Problem description: Every line containing the word "record" needs to be found and copied.

(A block of data)
==================================================
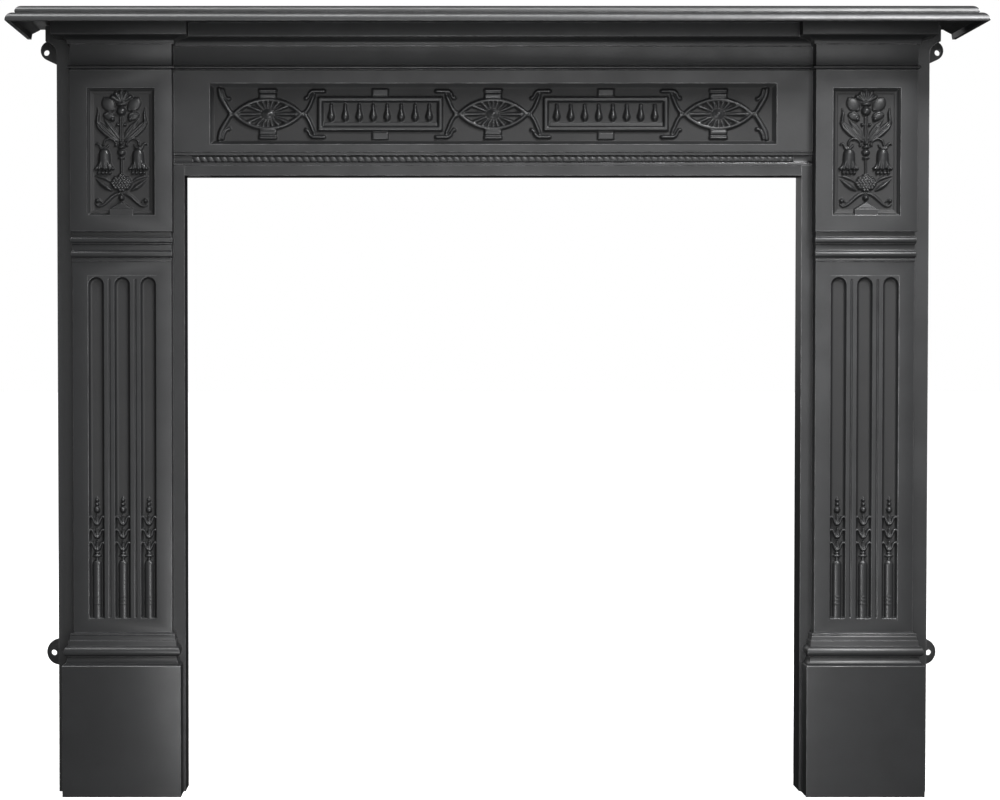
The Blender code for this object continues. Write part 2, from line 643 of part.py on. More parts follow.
class FriezePanel(Relief):
    """The long sunk panel of the frieze and the work that fills it."""

    def __init__(self, bm):
        super().__init__(bm, FRIEZE_DEPTH - FRIEZE_SINK)
        self.half = FRIEZE_HALF - FRIEZE_PANEL_SIDE
        self.low = FIELD_FOOT + FRIEZE_PANEL_FOOT
        self.high = FIELD_TOP - FRIEZE_PANEL_HEAD
        self.middle = (self.low + self.high) / 2
        self.pitch = 2 * self.half * LENS_SHARE
        self.tablet_half = self.pitch / 2 - LENS_LENGTH / 2 - TABLET_GAP

    def carve(self):
        """Three rosettes in pointed ovals, two framed rows of drops and the straps that link them."""
        for place in (-1, 0, 1):
            self.rosette(place * self.pitch)
        for place in (-0.5, 0.5):
            self.drops(place * self.pitch)
        for side in (-1, 1):
            self.end_straps(side)
            for turn in (-1, 1):
                self.bracket(side * (self.pitch / 2 - self.tablet_half), side, turn)
                self.bracket(side * (self.pitch / 2 + self.tablet_half), -side, turn)

    def strap(self, points, width=STRAP_WIDTH, height=STRAP_HEIGHT, loop=False):
        """A ridged strap of even width through (across, up) points about the panel's middle line."""
        path = [(across, self.middle + up) for across, up in points]
        self.ridge(path, [width] * len(path), height, loop)

    def tabs(self, across, half_width, near):
        """The blocks above and below a rosette or a tablet."""
        for turn in (-1, 1):
            low, high = sorted((self.middle + turn * near, self.middle + turn * TAB_TOP))
            self.block(across - half_width, across + half_width, low, high, STRAP_HEIGHT)

    def rosette(self, across):
        """A pointed oval of two arcs, with its petals and boss."""
        half, rise = (LENS_LENGTH - LENS_RIM) / 2, (LENS_HEIGHT - LENS_RIM) / 2
        radius = (half * half + rise * rise) / (2 * rise)
        reach = math.asin(half / radius)
        points = []
        for turn in (1, -1):
            for step in range(LENS_STEPS):
                angle = turn * reach * (1 - 2 * step / LENS_STEPS)
                points.append((across - radius * math.sin(angle), turn * (radius * math.cos(angle) - radius + rise)))
        self.strap(points, LENS_RIM, RELIEF * 0.8, loop=True)
        under = self.foot() - self.ground
        tiers = ((1.0, 0.80, under, under), (0.70, 0.66, 0.0042, 0.0018), (0.30, 0.30, RELIEF, RELIEF))
        rings = []
        for petal, notch, petal_out, notch_out in tiers:
            ring = []
            for i in range(2 * PETALS):
                angle = math.pi * i / PETALS
                share, out = (notch, notch_out) if i % 2 else (petal, petal_out)
                x = across + ROSETTE_WIDTH / 2 * share * math.cos(angle)
                ring.append((x, self.ground + out, self.middle + ROSETTE_HEIGHT / 2 * share * math.sin(angle)))
            rings.append(ring)
        add_loft(self.bm, rings)
        self.tabs(across, 0.0140, LENS_HEIGHT / 2 + 0.001)

    def drops(self, across):
        """A framed tablet with a row of pear drops."""
        half = self.tablet_half - TABLET_BAR / 2
        rise = (TABLET_HEIGHT - TABLET_BAR) / 2
        under = self.foot() - self.ground
        rings = []
        for corner_x, corner_z in ((-1, -1), (1, -1), (1, 1), (-1, 1)):
            ring = []
            for shift, out in ((0.5, under), (-0.5, under), (-0.3, RELIEF * 0.85), (0.3, RELIEF * 0.85)):
                x = across + corner_x * (half + shift * TABLET_BAR)
                ring.append((x, self.ground + out, self.middle + corner_z * (rise + shift * TABLET_BAR)))
            rings.append(ring)
        add_loft(self.bm, rings, loop=True)
        pitch = 2 * (half - TABLET_BAR) / DROPS
        for i in range(DROPS):
            middle = across + pitch * (i - (DROPS - 1) / 2)
            shares = (0.0, 0.28, 0.65, 1.0)
            path = [(middle, self.middle + DROP_HEIGHT * (share - 0.48)) for share in shares]
            self.ridge(path, (0.0, DROP_WIDTH, DROP_WIDTH * 0.6, 0.0), RELIEF * 0.8)
        self.tabs(across, 0.0125, TABLET_HEIGHT / 2 + 0.002)

    def bracket(self, edge, side, turn):
        """A strap from a rosette's point to the stepped bracket at a tablet's corner."""
        tip = edge - side * TABLET_GAP
        self.strap([(tip + side * 0.002, turn * 0.0035), (edge - side * 0.0085, turn * 0.0150)])
        corner = edge - side * 0.0100
        path = [(edge + side * 0.012, turn * 0.0360), (corner, turn * 0.0360), (corner - side * 0.004, turn * 0.0215)]
        self.strap(path)

    def end_straps(self, side):
        """The straps that fork from an outer rosette to the panel's end, and their scrolls."""
        tip = self.pitch + LENS_LENGTH / 2
        for turn in (-1, 1):
            points = [(tip + 0.002, 0.004), (tip + 0.011, 0.014), (tip + 0.018, 0.034)]
            self.strap([(side * across, turn * up) for across, up in points])
            hook = [(tip + 0.010, 0.036), (tip - 0.001, 0.034), (tip - 0.005, 0.023)]
            self.strap([(side * across, turn * up) for across, up in hook])


def build_frieze(material):
    """The lintel: one section drawn from end to end, its panel sunk, carved and roped."""
    place = (0.0, WALL_Y, 0.0)
    bm = bmesh.new()
    rough_half = FRIEZE_HALF + 0.010
    add_loft(bm, [[(side * rough_half, out, up) for out, up in frieze_section()] for side in (-1, 1)])
    frieze = make_object("frieze", bm, place)
    frieze.data.materials.append(material)

    bm = bmesh.new()
    reach = OPENING_WIDTH / 2 - GAP
    for side in (-1, 1):
        left, right = sorted((side * reach, side * (FRIEZE_HALF + 0.02)))
        add_box(bm, left, right, -0.01, FRIEZE_DEPTH + 0.02, OPENING_HEIGHT - 0.01, LIP_TOP)
    inner = FRIEZE_HALF - WALL
    add_box(bm, -inner, inner, -0.01, FRIEZE_DEPTH - FRIEZE_SINK - WALL, LIP_TOP + WALL, JAMB_TOP - WALL)
    combine(frieze, make_object("frieze_hollow", bm, place), "DIFFERENCE")

    bm = bmesh.new()
    low = FIELD_TOP + 0.010
    add_box(bm, -inner + CORNICE_REACH, inner - CORNICE_REACH, -0.009, FRIEZE_DEPTH - WALL, low, JAMB_TOP - WALL - 0.001)
    combine(frieze, make_object("frieze_cornice_hollow", bm, place), "DIFFERENCE")

    for side, label in ((-1, "left"), (1, "right")):
        bm = bmesh.new()
        levels = [level for level in column_levels() if level[0] > CAPITAL_FOOT - GAP]
        levels.append((JAMB_TOP + 0.01, *levels[-1][1:]))
        add_column(bm, levels, GAP, -0.01)
        cutter = make_object(f"frieze_{label}_end", bm, (side * COLUMN_X, WALL_Y, 0.0))
        combine(frieze, cutter, "DIFFERENCE")

    bm = bmesh.new()
    panel = FriezePanel(bm)
    rings = []
    for shift, sink in ((0.0, -0.25), (0.0, 0.0), (0.4, 0.5), (0.6, 0.5), (1.0, 1.0)):
        inset = FRIEZE_FRAME * shift
        out = FRIEZE_DEPTH - FRIEZE_SINK * sink
        left, right = -panel.half + inset, panel.half - inset
        low, high = panel.low + inset, panel.high - inset
        rings.append([(left, out, low), (right, out, low), (right, out, high), (left, out, high)])
    add_loft(bm, rings)
    combine(frieze, make_object("frieze_panel", bm, place), "DIFFERENCE")

    bm = bmesh.new()
    FriezePanel(bm).carve()
    add_rope(bm)
    combine(frieze, make_object("frieze_carving", bm, place), "UNION")
    return frieze


def add_rope(bm):
    """A rope laid along the lintel, one bar with a slanted ridge for each turn of its strands."""
    reach = OPENING_WIDTH / 2 - ROPE_END
    count = round(2 * reach / ROPE_TURN)
    turn = 2 * reach / count
    ground = FRIEZE_DEPTH - ROPE_SINK
    middle = LIP_TOP + ROPE_BAND / 2
    half = ROPE_WIDTH / 2
    slant = -turn * 0.45
    valley, ridge = ROPE_HEIGHT * 0.3, ROPE_HEIGHT
    edges = []
    for side in (-1, 1):
        edge = []
        for i in range(2 * count + 1):
            rise = ridge if i % 2 else valley
            inset = half - rise * 0.45
            across = -reach + turn * i / 2 + (side * slant if i % 2 else side * slant * 0.9)
            edge.append(bm.verts.new((across, -(ground + rise), middle + side * inset)))
        edges.append(edge)
    lower, upper = edges
    feet = []
    for side, edge in zip((-1, 1), edges):
        inset = half + FOOT * 0.45
        feet.append([bm.verts.new((end.co.x, FOOT - ground, middle + side * inset)) for end in (edge[0], edge[-1])])
    for i in range(2 * count):
        bm.faces.new((lower[i], lower[i + 1], upper[i + 1], upper[i]))
    for edge, foot in zip(edges, feet):
        bm.faces.new((foot[0], *edge, foot[1]))
    bm.faces.new((feet[0][0], feet[0][1], feet[1][1], feet[1][0]))
    for end in (0, -1):
        bm.faces.new((lower[end], upper[end], feet[1][end], feet[0][end]))


def shelf_levels():
    """(up, inset) of the shelf's rim, from under its nose to its top."""
    foot = SHELF_TOP - SHELF_RIM
    radius = NOSE_HEIGHT / 2
    levels = []
    for step in range(7):
        angle = math.pi * (step / 6 - 0.5)
        levels.append((foot + radius + radius * math.sin(angle), radius * (1 - math.cos(angle))))
    groove = (foot + NOSE_HEIGHT + 0.0003, NOSE_STEP)
    levels += [groove, (groove[0] + 0.0008, NOSE_STEP - 0.0006)]
    end = (SHELF_TOP, NOSE_STEP + SHELF_SHOULDER)
    half = ((levels[-1][0] + end[0]) / 2, (levels[-1][1] + end[1]) / 2)
    levels += arc(levels[-1], half, 2, 1)
    levels += arc(half, end, 2, -1)
    return levels


def shelf_ring(up, inset):
    """The shelf's outline at one level, flush with the wall at its back."""
    return rectangle(inset - SHELF_HALF, SHELF_HALF - inset, 0.0, SHELF_DEPTH - inset, up)


def build_shelf(material):
    """The shelf: a plate with a moulded rim round three sides, hollow underneath."""
    place = (0.0, WALL_Y, 0.0)
    bm = bmesh.new()
    add_loft(bm, [shelf_ring(up, inset) for up, inset in shelf_levels()])
    shelf = make_object("shelf", bm, place)
    shelf.data.materials.append(material)

    bm = bmesh.new()
    foot = SHELF_TOP - SHELF_RIM
    hollow_top = SHELF_TOP - SHELF_PLATE
    rings = []
    for up, inset in ((foot - 0.002, RIM_WALL * 0.8), (foot + NOSE_HEIGHT * 0.6, RIM_WALL), (hollow_top, RIM_WALL * 2.6)):
        rings.append(rectangle(inset - SHELF_HALF, SHELF_HALF - inset, -0.002, SHELF_DEPTH - inset, up))
    add_loft(bm, rings)
    combine(shelf, make_object("shelf_hollow", bm, place), "DIFFERENCE")
    return shelf


def main():
    """Clears the scene and builds the four castings."""
    clear_scene()
    build_shelf(iron("shelf_iron", (0.030, 0.031, 0.033), 0.42))
    build_frieze(iron("frieze_iron", (0.026, 0.027, 0.029), 0.45))
    build_jamb("left_jamb", -1, iron("left_jamb_iron", (0.024, 0.025, 0.027), 0.45))
    build_jamb("right_jamb", 1, iron("right_jamb_iron", (0.028, 0.029, 0.031), 0.45))


main()
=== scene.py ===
"""Looks of a black-leaded cast-iron fireplace surround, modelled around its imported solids.

Lengths are metres, except where a name ends in _mm. The front looks along -Y, the wall is the
plane y = wall, the floor is z = 0 and x = 0 is the middle of the hearth opening.
"""

import logging
import math
from collections.abc import Callable, Sequence
from dataclasses import astuple, dataclass, field
from enum import Enum

import bpy
import numpy as np
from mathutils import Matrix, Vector


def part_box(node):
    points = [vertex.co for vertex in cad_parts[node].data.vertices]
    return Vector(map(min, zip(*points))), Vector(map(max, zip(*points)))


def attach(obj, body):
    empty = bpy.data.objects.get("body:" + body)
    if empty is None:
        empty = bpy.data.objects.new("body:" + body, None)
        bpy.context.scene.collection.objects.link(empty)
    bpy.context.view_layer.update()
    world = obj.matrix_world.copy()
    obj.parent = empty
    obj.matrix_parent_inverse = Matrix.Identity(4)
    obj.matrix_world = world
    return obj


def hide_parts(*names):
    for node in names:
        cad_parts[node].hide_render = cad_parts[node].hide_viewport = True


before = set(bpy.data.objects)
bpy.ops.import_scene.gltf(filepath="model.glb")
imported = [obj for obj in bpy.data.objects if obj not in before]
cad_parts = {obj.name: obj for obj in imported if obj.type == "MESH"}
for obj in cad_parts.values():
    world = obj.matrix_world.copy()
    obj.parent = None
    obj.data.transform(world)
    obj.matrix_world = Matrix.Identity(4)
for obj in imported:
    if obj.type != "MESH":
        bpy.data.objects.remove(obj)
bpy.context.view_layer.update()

LOG = logging.getLogger("surround")
MM = 0.001
ROOT = "root"

Point = tuple[float, float]
Level = tuple[float, float, float]


class Section(Enum):
    """How a carved stroke rises from one edge to the other."""

    ROUND = "round"
    FULL = "full"
    KEEL = "keel"
    STRAP = "strap"
    RIBBED = "ribbed"
    CUPPED = "cupped"


class Cut(Enum):
    """What a helper solid does to the casting it meets."""

    UNITE = "UNION"
    REMOVE = "DIFFERENCE"


class Face(Enum):
    """The side of the surround that a jamb stands at."""

    LEFT = -1
    RIGHT = 1


def section_rise(place: np.ndarray, section: Section) -> np.ndarray:
    """Gives the height of a stroke across its width.

    Args:
        place: Distance from the stroke's middle line, from -1 to 1 at its edges.
        section: The kind of stroke.

    Returns:
        The share of the full height at each place.
    """
    away = np.clip(np.abs(place), 0.0, 1.0)
    swell = np.sqrt(1.0 - away**2)
    if section is Section.FULL:
        return swell**0.8
    if section is Section.KEEL:
        return (1.0 - away) ** 0.75
    if section is Section.STRAP:
        return np.minimum(1.0, 2.8 * (1.0 - away)) * (0.86 + 0.14 * (1.0 - away))
    if section is Section.RIBBED:
        return swell * (0.76 + 0.24 * np.cos(3.0 * math.pi * place))
    if section is Section.CUPPED:
        return swell**0.5 * (0.55 + 0.45 * away**2)
    return swell


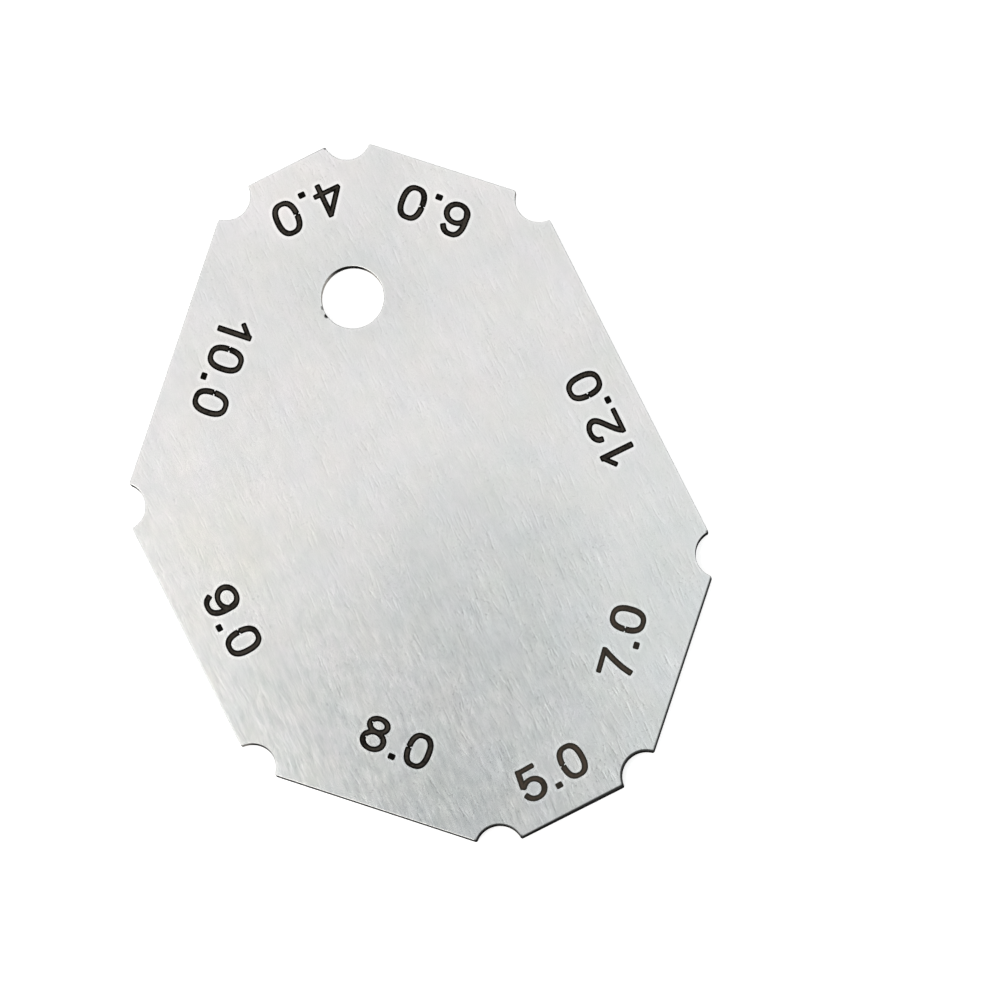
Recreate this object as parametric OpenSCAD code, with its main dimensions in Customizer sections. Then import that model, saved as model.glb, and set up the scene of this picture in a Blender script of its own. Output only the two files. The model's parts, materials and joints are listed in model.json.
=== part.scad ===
// Flat steel gauge for fillet welds, in millimetres.
//
// The plate has eight straight sides, and every corner between them is 135 degrees. So
// the two sides next to any side are square to each other, like the two members of a
// fillet weld. With those two held against the members, the side between them crosses
// the face of the weld. Its height over the members' corner is half its own length, and
// that height is the throat that the side measures.
//
// The plate lies on its plain face at z = 0, with its marked face up and the origin in
// the middle of its outline. The side that faces +Y is called north, as on a map, and
// the sides are counted clockwise as seen from above.

/* [Throat sizes] */
// Weld throat that the north side measures
throat_n = 4; // [3.5:0.5:6]
// Weld throat that the north-east side measures
throat_ne = 6; // [4:0.5:9]
// Weld throat that the east side measures
throat_e = 12; // [9:0.5:15]
// Weld throat that the south-east side measures
throat_se = 7; // [5:0.5:10]
// Weld throat that the south side measures
throat_s = 5; // [3.5:0.5:8]
// Weld throat that the south-west side measures
throat_sw = 8; // [5:0.5:11]
// Weld throat that the west side measures
throat_w = 9; // [6:0.5:12]
// Weld throat that the north-west side measures
throat_nw = 10; // [7:0.5:13]

/* [Sheet] */
// Thickness of the steel sheet
sheet_t = 1; // [0.8:0.1:2]
// Width of the small bevel along the straight sides, on both faces
side_break = 0.08; // [0.04:0.01:0.09]
// Width of the small bevel round the reliefs and the hole, on both faces
rim_break = 0.1; // [0.1:0.01:0.2]

/* [Corner reliefs] */
// Diameter of the round relief at each corner, which clears the toe of the weld
relief_d = 2.9; // [1.5:0.1:4]

/* [Hanging hole] */
// Diameter of the hole
hole_d = 3.8; // [2:0.1:6]
// Distance of the hole's centre from the north side
hole_inset = 9; // [6:0.5:15]

/* [Hidden] */
$fn = 96;
satin_steel = [0.87, 0.88, 0.88];

// Throats in the order of the sides, clockwise from the north side
throats = [throat_n, throat_ne, throat_e, throat_se, throat_s, throat_sw, throat_w, throat_nw];
sides = len(throats);
turn = 360 / sides;

// Unit vectors along side number i, clockwise, and straight out of it
function along(i) = [cos(turn * i), -sin(turn * i)];
function outward(i) = [sin(turn * i), cos(turn * i)];

// Point that is reached by walking along the first n sides of these lengths
function walk(lengths, n) =
    n == 0 ? [0, 0] : walk(lengths, n - 1) + lengths[n - 1] * along(n - 1);

// A side is twice as long as its throat. Sides of just those lengths miss their starting
// point by a small gap, which all sides share by how far they point along it. That is
// the least change that closes the outline: at most 0.3 mm on a side with these sizes.
full_sides = [for (a = throats) 2 * a];
gap = walk(full_sides, sides);
side_l = [for (i = [0 : sides - 1]) full_sides[i] - gap * along(i) * 2 / sides];

// Corners of the outline, corner i at the start of side i, with the origin in the middle
walked = [for (i = [0 : sides - 1]) walk(side_l, i)];
walked_x = [for (p = walked) p.x];
walked_y = [for (p = walked) p.y];
middle = [max(walked_x) + min(walked_x), max(walked_y) + min(walked_y)] / 2;
corners = [for (p = walked) p - middle];

function side_middle(i) = corners[i] + along(i) * side_l[i] / 2;

// The hole hangs under the middle of the north side
hole_at = side_middle(0) - hole_inset * outward(0);

// Puts its children on the marked face, and turned over on the plain face
module both_faces() {
    translate([0, 0, sheet_t]) children();
    mirror([0, 0, 1]) children();
}

// Block with one slanted face, which bevels the edge of side i. It ends inside the reliefs.
module side_bevel(i) {
    block = 4 * side_break;
    translate(side_middle(i))
        rotate([0, 0, -turn * i])
            rotate([45, 0, 0])
                translate([0, (block - side_break * sqrt(2)) / 2, 0])
                    cube([side_l[i] - relief_d / 2, block, block], center = true);
}

// Sheet cut to its eight sides, with their edges bevelled on both faces
module eight_sides() {
    difference() {
        linear_extrude(sheet_t) polygon(corners);
        both_faces() for (i = [0 : sides - 1]) side_bevel(i);
    }
}

// Cutter for a round cut of diameter d, which flares out through both faces to bevel its rims
module round_cut(d) {
    flare = d / 2 + 2 * rim_break;
    rotate_extrude()
        polygon([
            [0, -rim_break],
            [flare, -rim_break],
            [d / 2, rim_break],
            [d / 2, sheet_t - rim_break],
            [flare, sheet_t + rim_break],
            [0, sheet_t + rim_break]
        ]);
}

// The whole gauge. Each relief's cutter is turned so that its seam lies outside the sheet.
module gauge_plate() {
    color(satin_steel)
        difference() {
            eight_sides();
            for (p = corners) translate(p) rotate(atan2(p.y, p.x)) round_cut(relief_d);
            translate(hole_at) round_cut(hole_d);
        }
}

gauge_plate();
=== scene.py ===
# %% [markdown]
# # A fillet weld gauge in satin steel
# The real object is one flat piece of stainless sheet, no longer than a thumb. A laser cut
# its outline with the round reliefs at its corners, and burnt a size beside each side.
# Nothing moves and nothing is screwed on, so its looks rest on four finishes: the brushed
# face, the rounded edges, the dark cut walls and the burnt numbers. Each gets a step here.
# All sizes are written in millimetres, and MM turns them into Blender's metres.

# %% Load the measured model
import json
import math
import bmesh
import bpy
import numpy as np
from collections import namedtuple
from mathutils import Matrix, Vector


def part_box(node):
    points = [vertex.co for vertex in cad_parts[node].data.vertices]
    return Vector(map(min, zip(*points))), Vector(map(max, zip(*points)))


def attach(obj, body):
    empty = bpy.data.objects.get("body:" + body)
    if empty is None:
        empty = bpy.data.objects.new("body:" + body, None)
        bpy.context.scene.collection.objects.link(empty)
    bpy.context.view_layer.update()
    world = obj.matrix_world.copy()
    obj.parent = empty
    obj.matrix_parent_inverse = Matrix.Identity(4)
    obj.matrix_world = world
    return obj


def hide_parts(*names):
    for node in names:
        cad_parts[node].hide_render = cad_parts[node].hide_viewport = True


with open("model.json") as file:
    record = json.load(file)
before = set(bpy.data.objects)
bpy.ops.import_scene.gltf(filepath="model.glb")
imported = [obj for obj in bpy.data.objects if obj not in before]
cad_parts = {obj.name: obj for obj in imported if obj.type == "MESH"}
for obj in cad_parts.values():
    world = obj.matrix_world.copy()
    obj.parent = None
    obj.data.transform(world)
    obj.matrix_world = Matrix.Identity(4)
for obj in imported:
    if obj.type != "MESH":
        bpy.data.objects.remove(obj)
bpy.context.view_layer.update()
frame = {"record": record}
MM = 0.001
plate_low, plate_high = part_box("gauge_plate")
sheet_t = (plate_high.z - plate_low.z) / MM
print(f"the sheet is {sheet_t:.2f} mm thick")

# %% [markdown]
# ## The camera comes first
# Everything is judged through the camera, so it is placed before anything is made. The photo
# is taken from almost straight above with little perspective, which means a long lens from
# far away. A camera needs four facts: the point it looks at, how far it leans from upright
# and to which side, and which direction on the plate points up in the picture.

# %% Camera
LOOK_AT = Vector((5.150, -2.700, 1.0)) * MM
CAMERA_AWAY = 598.6 * MM
CAMERA_TILT = math.radians(7.5)
CAMERA_COMPASS = math.radians(186)
PICTURE_UP = math.radians(26.6)
LENS_MM = 356.8
SENSOR_MM = 36.0
CLIP_START = 10 * MM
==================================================
Output for this exercise:
    record = json.load(file)
frame = {"record": record}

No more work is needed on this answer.